** TASK PROMPT **
Read the lines below. Copy out any that hold the string "handed".

################

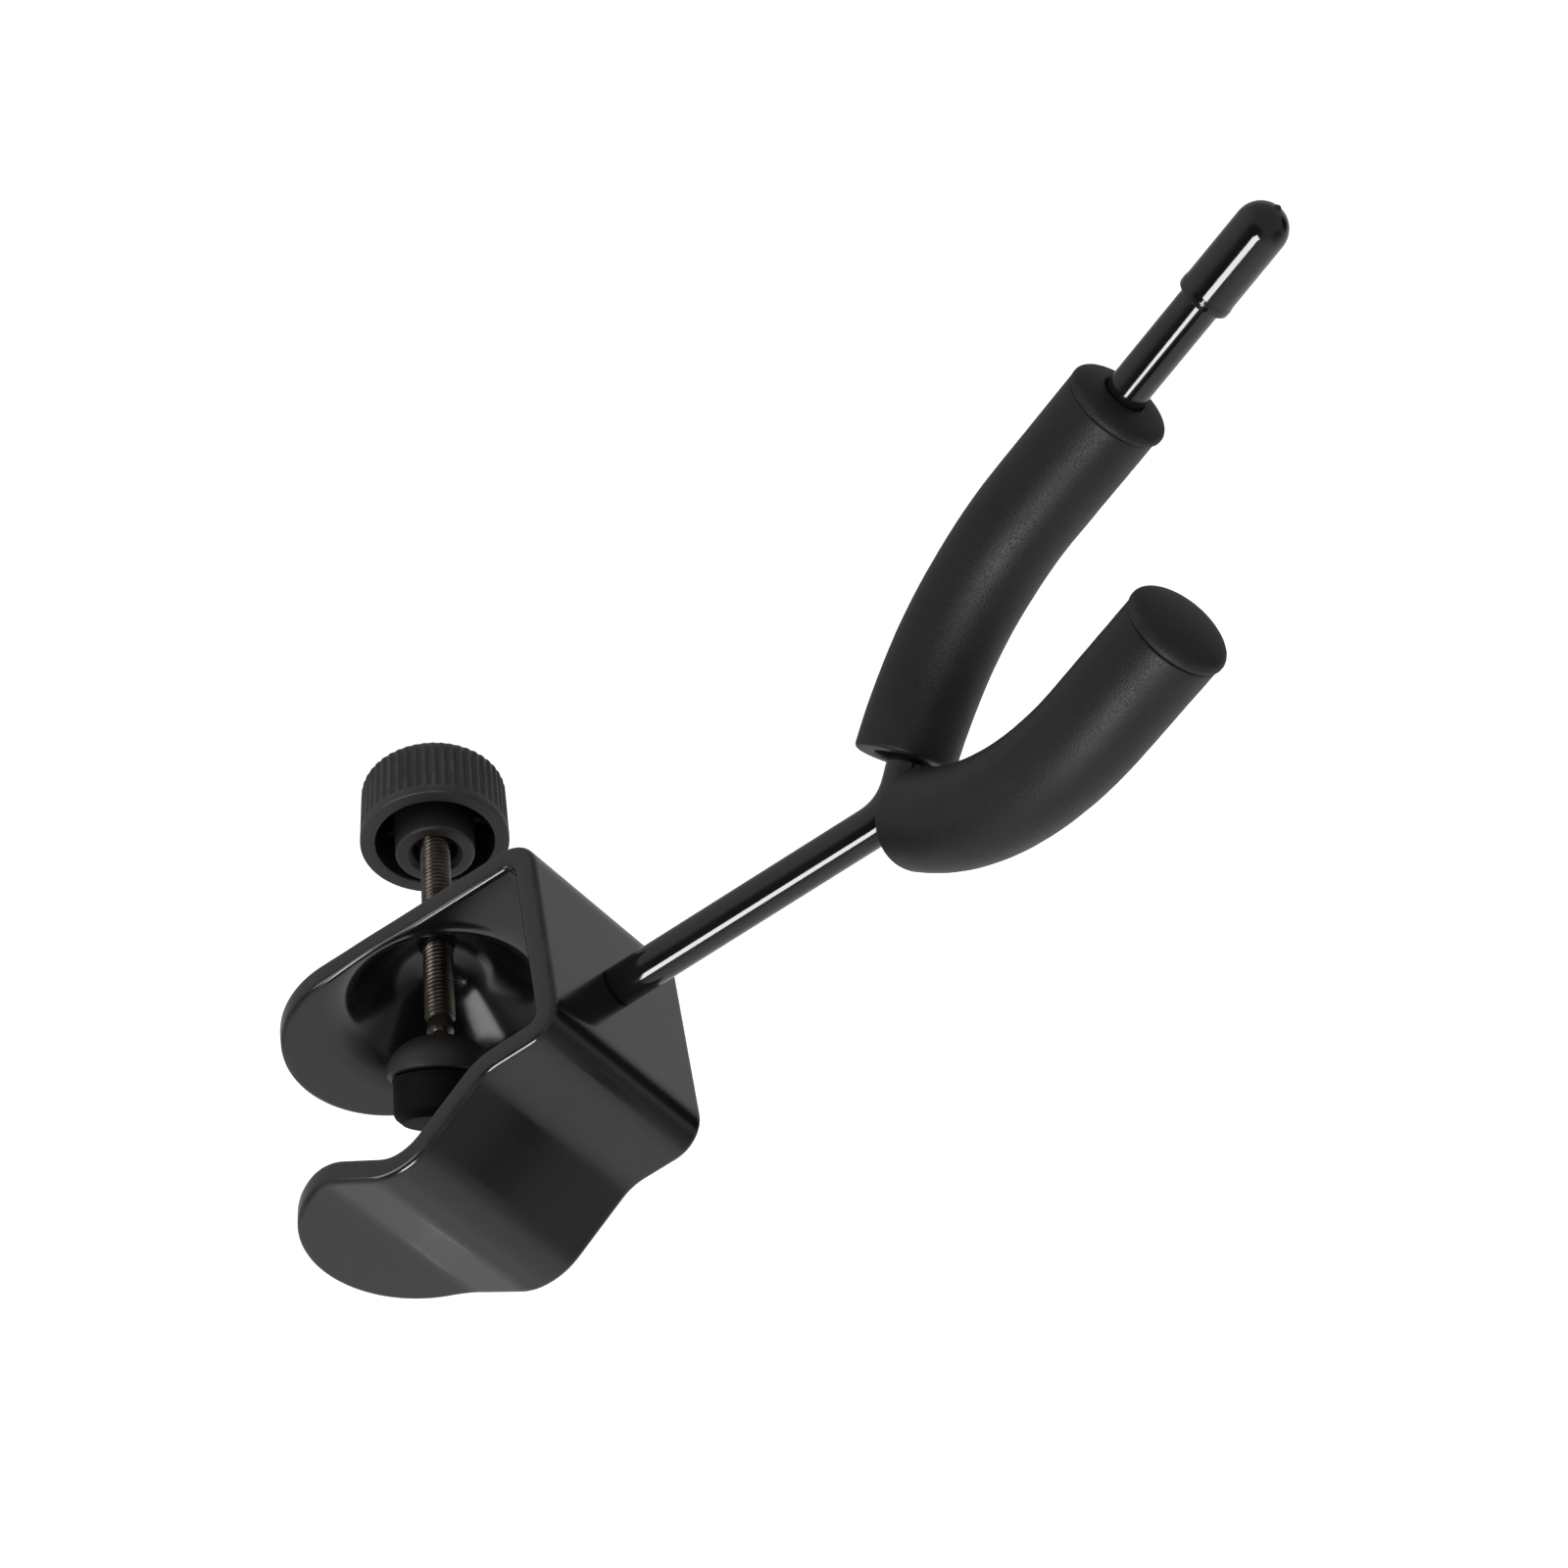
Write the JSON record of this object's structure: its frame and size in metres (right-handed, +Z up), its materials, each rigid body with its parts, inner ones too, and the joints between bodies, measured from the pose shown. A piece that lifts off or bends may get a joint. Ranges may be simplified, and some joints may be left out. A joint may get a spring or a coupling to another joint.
{
  "type": "clamp-on instrument hanger",
  "caption": "Steel C-clamp with a thumb screw and swivel pad, carrying a rod that parts into two foam-covered arms to cradle an instrument.",
  "frame": {"origin": "on the flat land of the fixed jaw beside the web, half way up the bracket", "axes": "+X from the fixed jaw towards the knob, +Y out of the clamp's mouth, +Z up along a clamped upright tube; the yoke reaches towards -Y and rises towards +Z"},
  "size_m": [0.1211, 0.2576, 0.0709],
  "materials": {
    "bracket_paint": "semi-gloss black paint",
    "rod_paint": "high-gloss black paint",
    "foam": "matte closed-cell foam",
    "end_foam": "matte moulded foam rubber",
    "vinyl": "glossy dipped vinyl",
    "screw_steel": "blackened steel",
    "knob_plastic": "matte moulded plastic",
    "pad_plastic": "satin moulded plastic",
    "pad_rubber": "matte rubber"
  },
  "bodies": {
    "frame": {"clamp_bracket": "bracket_paint", "long_rod": "rod_paint", "short_rod": "rod_paint", "long_foam_sleeve": "foam", "short_foam_sleeve": "foam", "sleeve_end_collar": "end_foam", "sleeve_end_cap": "end_foam", "rod_tip_cap": "vinyl"},
    "ball_carriage": {"swivel_ball": "screw_steel"},
    "screw": {"clamp_screw": "screw_steel", "knob": "knob_plastic"},
    "pad": {"pad_cap": "pad_plastic", "pad_foot": "pad_rubber"}
  },
  "joints": [
    {"name": "clamp_travel", "type": "slide", "parent": "frame", "child": "ball_carriage", "axis": [0.9959, -0.0906, 0], "range_m": [-0.019, 0.015]},
    {"name": "knob_turn", "type": "hinge", "parent": "ball_carriage", "child": "screw", "pos_m": [0.02992, 0.03132, 0], "axis": [0.9959, -0.0906, 0], "range_deg": [-6840, 5400]},
    {"name": "pad_swivel", "type": "hinge", "parent": "ball_carriage", "child": "pad", "pos_m": [0.02992, 0.03132, 0], "axis": [-0.0674, -0.7401, -0.6691], "range_deg": [-54, 0]}
  ],
  "couplings": [
    {"joint": "clamp_travel", "follows": "knob_turn", "m_per_rad": 0.00015915}
  ]
}
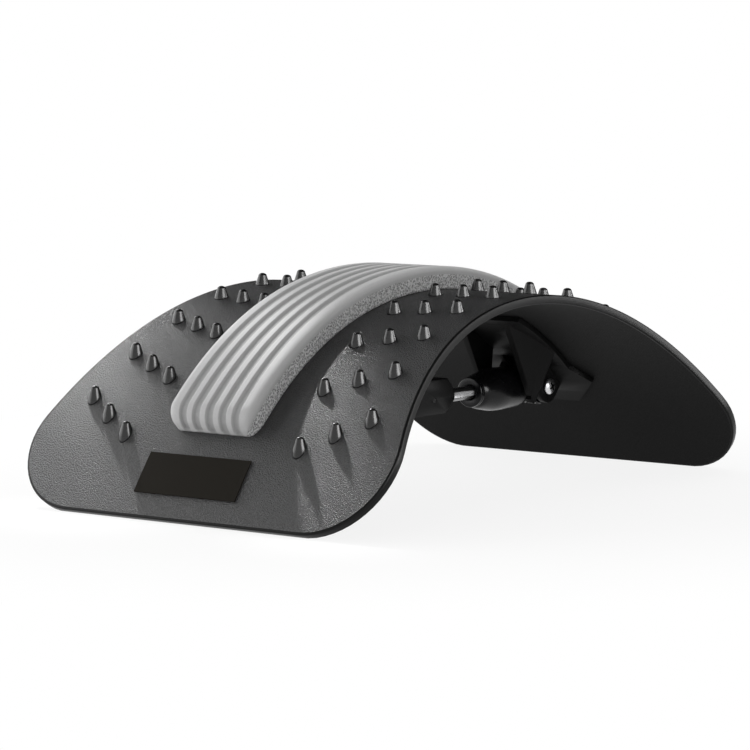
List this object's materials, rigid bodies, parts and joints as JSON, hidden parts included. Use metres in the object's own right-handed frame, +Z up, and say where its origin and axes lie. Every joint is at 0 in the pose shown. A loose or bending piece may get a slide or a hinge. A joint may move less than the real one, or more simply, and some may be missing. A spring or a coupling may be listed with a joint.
{
  "type": "back stretcher",
  "caption": "Springy arched plate with moulded nubs and a ribbed foam pad, held by a telescoping strut pivoted under its legs.",
  "frame": {"origin": "on the floor under the middle of the crown", "axes": "+X across the plate, +Y along it from the near leg with the label to the far leg with the strut's barrel, +Z up"},
  "size_m": [0.254, 0.388, 0.1297],
  "materials": {
    "sheet": "fine pebble grain",
    "foam": "ribbed foam, smooth on top and coarse at the sides",
    "label": "bare printed film",
    "bracket": "moulded, satin",
    "barrel": "gloss black",
    "steel": "bright",
    "seal": "matte",
    "bush": "plain nylon"
  },
  "bodies": {
    "frame": {"arch_plate": "sheet", "foam_pad": "foam", "far_bracket": "bracket", "far_bracket_screw_1": "steel", "far_bracket_screw_2": "steel", "far_bracket_screw_3": "steel", "far_bracket_screw_4": "steel", "far_pivot_bolt": "steel", "far_pivot_nut": "steel", "far_pivot_washer_left": "steel", "far_pivot_washer_right": "steel"},
    "near_leg": {"label_plate": "label", "near_bracket": "bracket", "near_bracket_screw_1": "steel", "near_bracket_screw_2": "steel", "near_bracket_screw_3": "steel", "near_bracket_screw_4": "steel", "near_pivot_bolt": "steel", "near_pivot_nut": "steel", "near_pivot_washer_left": "steel", "near_pivot_washer_right": "steel"},
    "barrel": {"strut_barrel": "barrel", "barrel_collar": "barrel", "rod_seal": "seal", "rod_guide": "bush", "far_bush": "bush"},
    "rod": {"piston_rod": "steel", "piston": "bush", "piston_nut": "steel", "strut_arm": "bracket", "rod_pin": "steel", "near_bush": "bush"}
  },
  "joints": [
    {"name": "arch_flex", "type": "hinge", "parent": "frame", "child": "near_leg", "pos_m": [0, 0, 0.11394], "axis": [-1, 0, 0], "range_deg": [0, 12], "stiffness_Nm_per_rad": 75, "springref_deg": -1.15, "deforming": ["arch_plate", "foam_pad"]},
    {"name": "strut_tilt", "type": "hinge", "parent": "frame", "child": "barrel", "pos_m": [0, 0.13375, 0.04928], "axis": [-1, 0, 0], "range_deg": [0, 6.1]},
    {"name": "rod_slide", "type": "slide", "parent": "barrel", "child": "rod", "axis": [0, -1, 0], "range_m": [0, 0.0125]}
  ],
  "couplings": [
    {"joint": "strut_tilt", "follows": "arch_flex", "ratio": 0.5},
    {"joint": "rod_slide", "follows": "arch_flex", "m_per_rad": 0.0587}
  ]
}
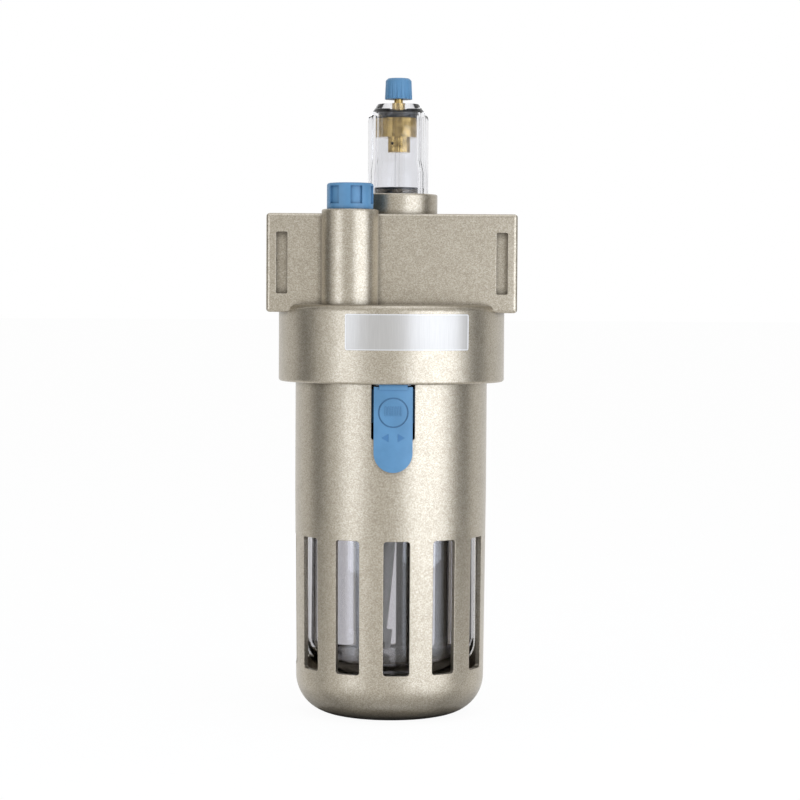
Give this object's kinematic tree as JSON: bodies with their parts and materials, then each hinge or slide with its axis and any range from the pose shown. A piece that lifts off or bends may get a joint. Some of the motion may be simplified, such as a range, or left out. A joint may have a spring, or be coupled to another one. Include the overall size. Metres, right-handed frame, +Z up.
{
  "type": "air line lubricator",
  "caption": "Modular air line lubricator: port block with sight dome, needle valve knob and fill plug, over a clear oil bowl in a slotted bayonet guard with a lock button.",
  "frame": {"origin": "centre of the guard's flat bottom, under the common axis of collar, guard and bowl", "axes": "+Z up along the bowl's axis, +X towards the outlet port along the air passage, -Y towards the lock button and fill plug"},
  "size_m": [0.09, 0.0824, 0.2315],
  "materials": {
    "champagne_paint": "satin metallic paint on a die casting",
    "champagne_paint_guard": "satin metallic paint on a drawn guard",
    "clear_bowl": "clear polycarbonate",
    "clear_dome": "clear polycarbonate",
    "blue_plastic": "moulded satin plastic",
    "brass": "turned brass",
    "seal_rubber": "moulded seal rubber",
    "spring_steel": "bright steel",
    "tube_plastic": "translucent tube",
    "strainer_plastic": "moulded plastic",
    "fitting_plastic": "moulded plastic"
  },
  "bodies": {
    "housing": {"body_casting": "champagne_paint", "sight_dome": "clear_dome", "dome_o_ring": "seal_rubber", "dome_gasket": "seal_rubber", "valve_body": "brass", "valve_seal": "seal_rubber", "siphon_tube": "tube_plastic", "siphon_strainer": "strainer_plastic", "siphon_fitting": "fitting_plastic", "check_ball": "spring_steel", "damper_retainer": "fitting_plastic", "damper_flap": "seal_rubber", "gallery_plug": "spring_steel", "drip_nozzle": "brass"},
    "bowl": {"bowl_guard": "champagne_paint_guard", "oil_bowl": "clear_bowl", "bowl_o_ring": "seal_rubber", "lock_spring": "spring_steel"},
    "lock": {"lock_button": "blue_plastic"},
    "needle_seal": {"needle_o_ring": "seal_rubber"},
    "needle": {"needle_stem": "brass", "needle_knob": "blue_plastic"},
    "plug_seal": {"fill_plug_o_ring": "seal_rubber"},
    "plug": {"fill_plug": "blue_plastic"}
  },
  "joints": [
    {"name": "bowl_turn", "type": "hinge", "parent": "housing", "child": "bowl", "pos_m": [0, 0, 0], "axis": [0, 0, 1], "range_deg": [0, 45]},
    {"name": "lock_slide", "type": "slide", "parent": "bowl", "child": "lock", "axis": [0, 0, -1], "range_m": [0, 0.004], "stiffness_N_per_m": 500, "springref_m": -0.004, "deforming": ["lock_spring"]},
    {"name": "needle_lift", "type": "slide", "parent": "housing", "child": "needle_seal", "axis": [0, 0, 1], "range_m": [-0.00075, 0.00075]},
    {"name": "needle_turn", "type": "hinge", "parent": "needle_seal", "child": "needle", "pos_m": [0.0021, 0, 0.2], "axis": [0, 0, 1], "range_deg": [-360, 360]},
    {"name": "plug_lift", "type": "slide", "parent": "housing", "child": "plug_seal", "axis": [0, 0, 1], "range_m": [0, 0.00599]},
    {"name": "plug_turn", "type": "hinge", "parent": "plug_seal", "child": "plug", "pos_m": [-0.015, -0.02087, 0.18], "axis": [0, 0, 1], "range_deg": [0, 1440]}
  ],
  "couplings": [
    {"joint": "needle_turn", "follows": "needle_lift", "rad_per_m": 8377.6},
    {"joint": "plug_turn", "follows": "plug_lift", "rad_per_m": 4188.8}
  ]
}
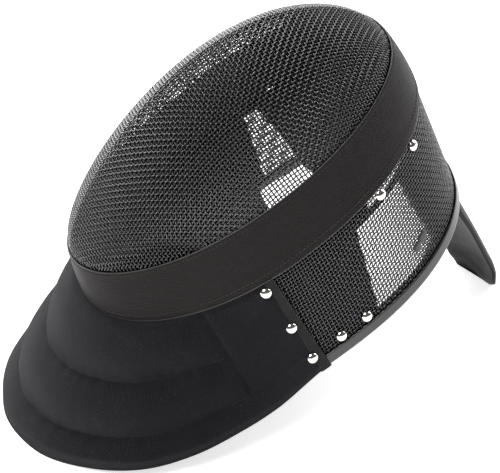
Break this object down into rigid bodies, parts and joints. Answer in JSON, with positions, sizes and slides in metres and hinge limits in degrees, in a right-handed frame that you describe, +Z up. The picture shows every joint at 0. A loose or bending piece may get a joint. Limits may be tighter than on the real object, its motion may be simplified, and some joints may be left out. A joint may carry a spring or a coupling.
{
  "type": "fencing mask",
  "caption": "Domed wire mesh face guard with a wide trim band, a padded cloth throat bib, domed side rivets, an inner lining and a spring tongue behind the head.",
  "frame": {"origin": "centre of the bounding box at the floor, with the mask resting by itself on the front of its bib's hem and on the tip of its tongue", "axes": "+Z up, the face to -Y, the wearer's left to +X, and the wearer's right to -X"},
  "size_m": [0.259, 0.4294, 0.2831],
  "materials": {
    "black_steel_wire": "black enamelled steel wire, satin",
    "satin_black_steel": "satin black steel strip",
    "bright_chrome": "polished",
    "black_band": "coated woven band, soft sheen",
    "navy_black_cloth": "matte twill",
    "charcoal_tape": "matte woven tape",
    "black_lining": "matte padded cloth",
    "black_leather": "semi-matte leather"
  },
  "bodies": {
    "root": {"front_mesh": "black_steel_wire", "side_mesh": "black_steel_wire", "trim_band": "black_band", "rear_rim": "satin_black_steel", "bib": "navy_black_cloth", "bib_binding_left": "charcoal_tape", "bib_binding_right": "charcoal_tape", "lining": "black_lining", "forehead_pad": "black_lining", "cheek_flap_left": "black_lining", "cheek_flap_right": "black_lining", "tongue": "black_leather", "strap_tab_left": "black_leather", "strap_tab_right": "black_leather", "rivet_left_1": "bright_chrome", "rivet_left_2": "bright_chrome", "rivet_left_3": "bright_chrome", "rivet_left_4": "bright_chrome", "rivet_left_5": "bright_chrome", "rivet_left_6": "bright_chrome", "rivet_left_7": "bright_chrome", "rivet_right_1": "bright_chrome", "rivet_right_2": "bright_chrome", "rivet_right_3": "bright_chrome", "rivet_right_4": "bright_chrome", "rivet_right_5": "bright_chrome", "rivet_right_6": "bright_chrome", "rivet_right_7": "bright_chrome"}
  },
  "joints": []
}
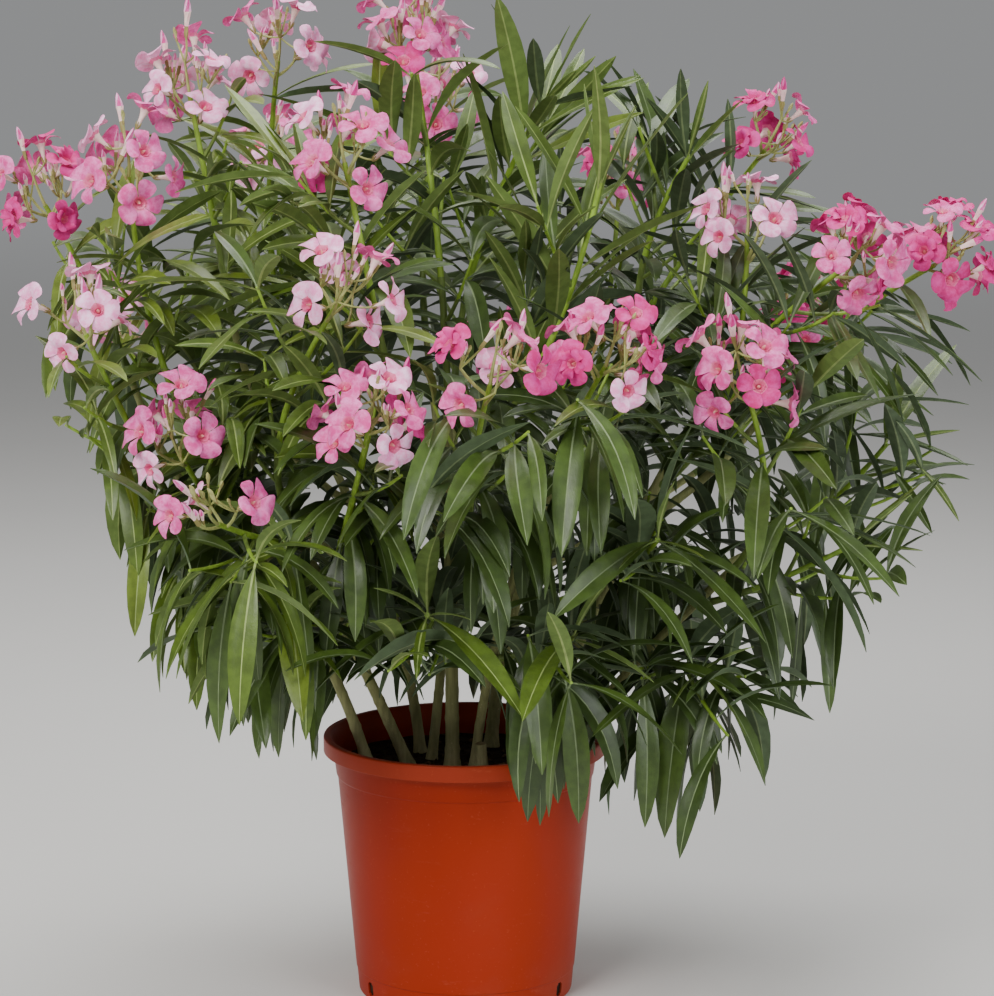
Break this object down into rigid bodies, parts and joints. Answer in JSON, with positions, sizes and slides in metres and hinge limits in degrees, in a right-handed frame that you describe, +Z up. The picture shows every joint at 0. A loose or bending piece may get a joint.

################

** OUTPUT OF THE TASK **
Write the JSON record of this object's structure: its frame and size in metres (right-handed, +Z up), its materials, each rigid body with its parts, inner ones too, and the joints between bodies, measured from the pose shown. A piece that lifts off or bends may get a joint. Ranges may be simplified, and some joints may be left out. A joint may get a spring or a coupling to another joint.
List this object's materials, rigid bodies, parts and joints as JSON, hidden parts included. Use metres in the object's own right-handed frame, +Z up, and say where its origin and axes lie. Every joint is at 0 in the pose shown. A loose or bending piece may get a slide or a hinge. A joint may move less than the real one, or more simply, and some may be missing. A spring or a coupling may be listed with a joint.
Give this object's kinematic tree as JSON: bodies with their parts and materials, then each hinge or slide with its axis and any range from the pose shown. A piece that lifts off or bends may get a joint. Some of the motion may be simplified, such as a range, or left out. A joint may have a spring, or be coupled to another one. Include the overall size. Metres, right-handed frame, +Z up.
Break this object down into rigid bodies, parts and joints. Answer in JSON, with positions, sizes and slides in metres and hinge limits in degrees, in a right-handed frame that you describe, +Z up. The picture shows every joint at 0. A loose or bending piece may get a joint. Limits may be tighter than on the real object, its motion may be simplified, and some joints may be left out. A joint may carry a spring or a coupling.
Break this object down into rigid bodies, parts and joints. Answer in JSON, with positions, sizes and slides in metres and hinge limits in degrees, in a right-handed frame that you describe, +Z up. The picture shows every joint at 0. A loose or bending piece may get a joint.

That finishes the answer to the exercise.